Freedom Tastes Like Silence After Screaming: "My Journey Through an Arranged Marriage”

     I am glad I didn’t continue with it. I am happy for that one big decision I made, to sail across the heavy tornado of regrets and self-pity for my unknown future. Currently, I live with zero “had I knowns” because I fought all the “if I knew I could have” and now live a proud, “I’m glad I did” life. What a leap!

    She didn’t realize when she said, “Tell them to come,” that it was her 17-year-old voice affirming an arranged marriage. She was still underage but carried mature dreams for herself. Deep down, she knew what she agreed to wasn’t what she wanted, yet she said yes.
     The marital rites came quickly. She found herself on the journey of “Mrs.” It scared her, this wasn’t her dream. The traditional marriage was loud, and she was practically the envy of her peers. She remembered her female cousin asking to be prayed for, to get married soon, just like her. She nodded without saying a word but whispered to herself, “I wish she knew this smile is just a facade.”

     Months passed, and she faced her first marital storm for four grueling months. She wanted to quit, but she fought for herself. It was as if the world had launched missiles at her.
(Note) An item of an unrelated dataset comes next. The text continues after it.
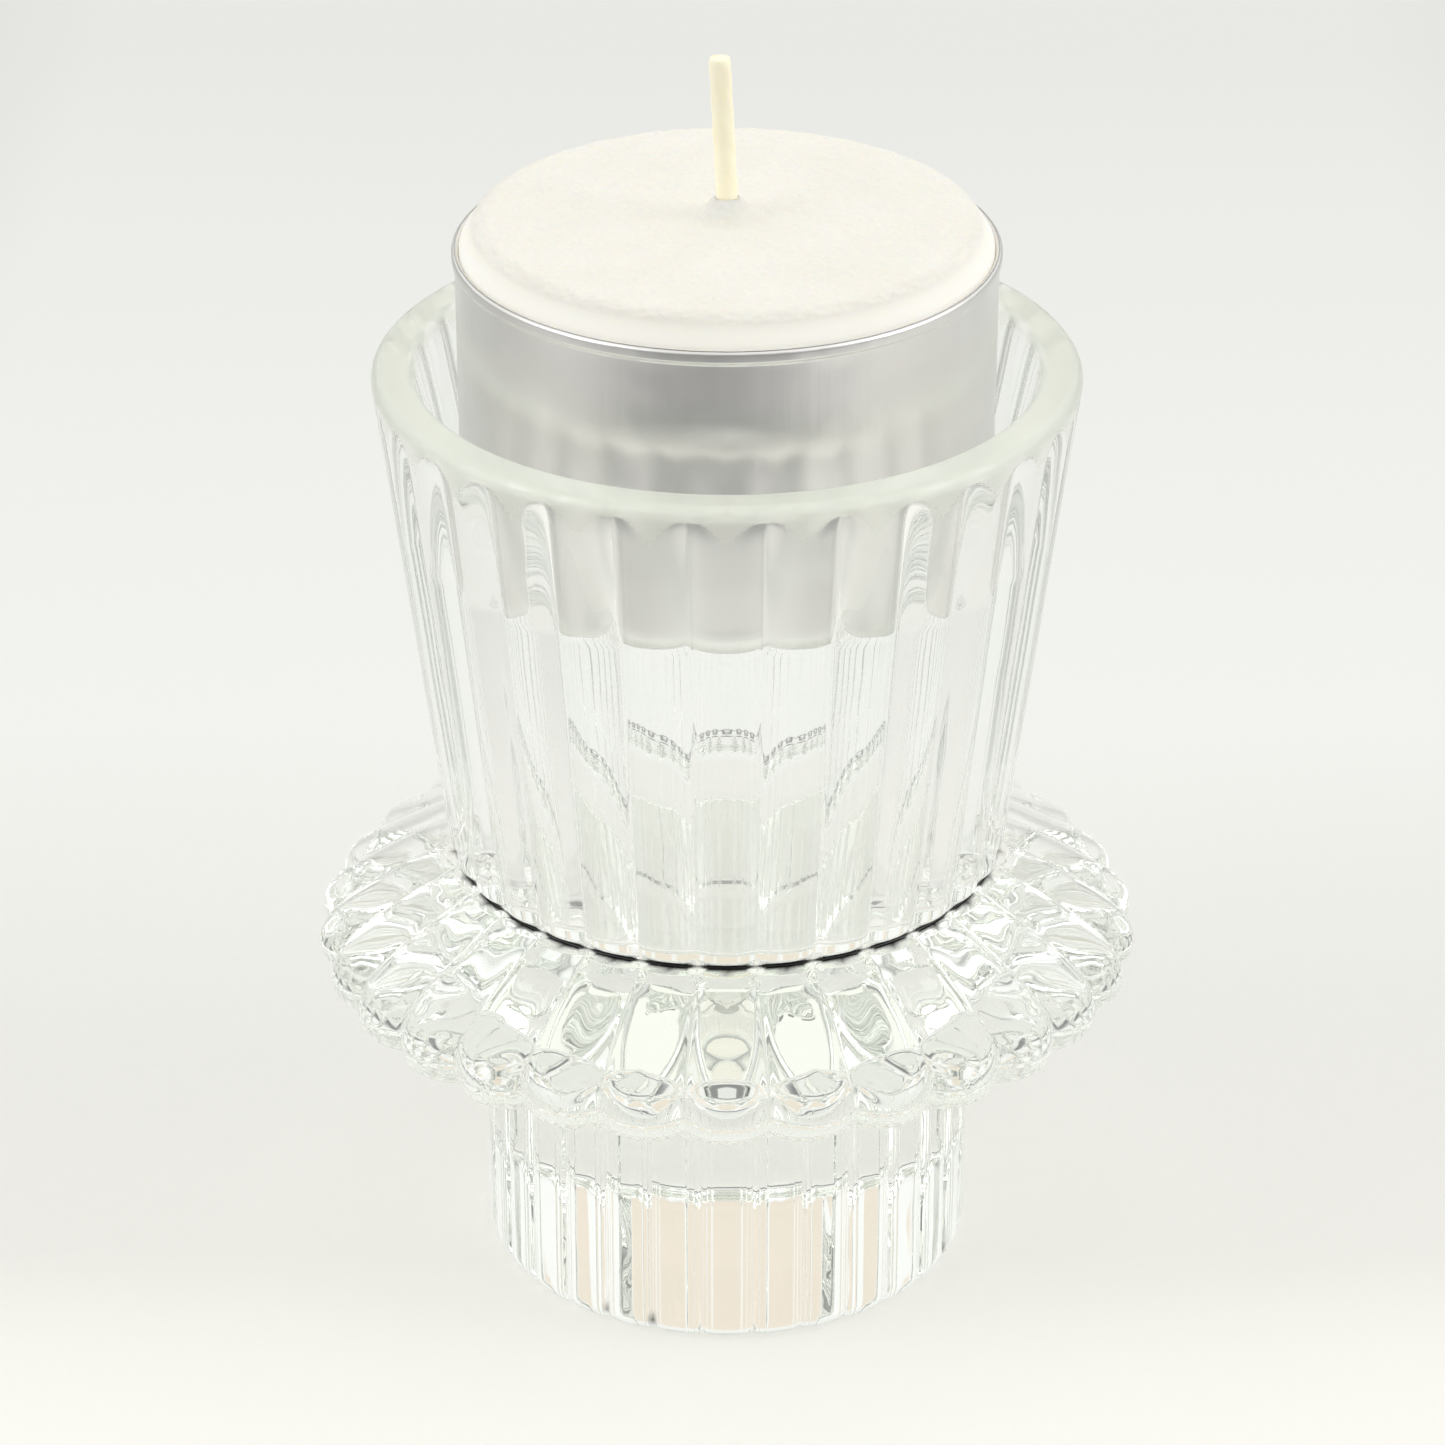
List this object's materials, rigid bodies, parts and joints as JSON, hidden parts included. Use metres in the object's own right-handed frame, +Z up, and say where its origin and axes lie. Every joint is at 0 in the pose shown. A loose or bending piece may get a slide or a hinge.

People talked endlessly. She was referred to as a “divorcee,” yet she remained undeterred. She was fearless, relentless, and deaf to their rants, blind to the judgmental eyes pointing constantly at her. She wasn’t just a victim of an arranged marriage, she was an escapee and a survivor.
     Eighty percent of arranged marriages fail because we ignore the basics, drowning out our own voices. “Hey Jane, you’ve always wanted to get married, this is your opportunity, grab it!” Jane grabs it without nurturing a relationship first. Years later, she regrets what she could have avoided if she’d listened to herself.

    Don’t rush into commitment. Take time to know your spouse, likes, dislikes, dreams, and character. It’s heartbreaking how many believe, “When we marry, we will learn to love each other.” Learn what? What if your spouse introduces a “Marriage in Chaos” course you cannot pass? Will you end up divorced?

    Most cases of infidelity,70 to 80%, come from rushed or arranged marriages. Build love slowly. Work on understanding each other before committing fully. Otherwise, when a new, seemingly perfect person appears, your head and heart will wage war.

   Arranged marriage is not inherently bad, but get to know your spouse first. Spend time with them. Many say yes due to peer, societal, or family pressure, only to die quietly in pain, hating the marriage they consented to. And when it gets tough, society and family will not be there.

Before saying yes to any proposal, ask yourself:

Is this someone I want to wake up to every day?

Can I tolerate their best and worst behaviors?

Can I be faithful and committed despite societal pressures?

Will this marriage bring happiness, not just duty or loneliness?


   If you cannot answer these honestly, save yourself from “marriage in chaos.” Be an escapee, not a victim. Money cannot solve all marital issues; love and understanding can. Choose wisely.

   I’ve seen men leave long-term relationships for arranged marriages chosen by family, only to face heartbreak and chaos. Marriage is bittersweet, but there is enduring beauty when shared with someone your heart and mind align with, a partner whose angels you embrace, and whose devils you tame.

  Take your time. Get to know your spouse. Love fully. Walk boldly into your marriage. May your choice bring cheers, not chaos.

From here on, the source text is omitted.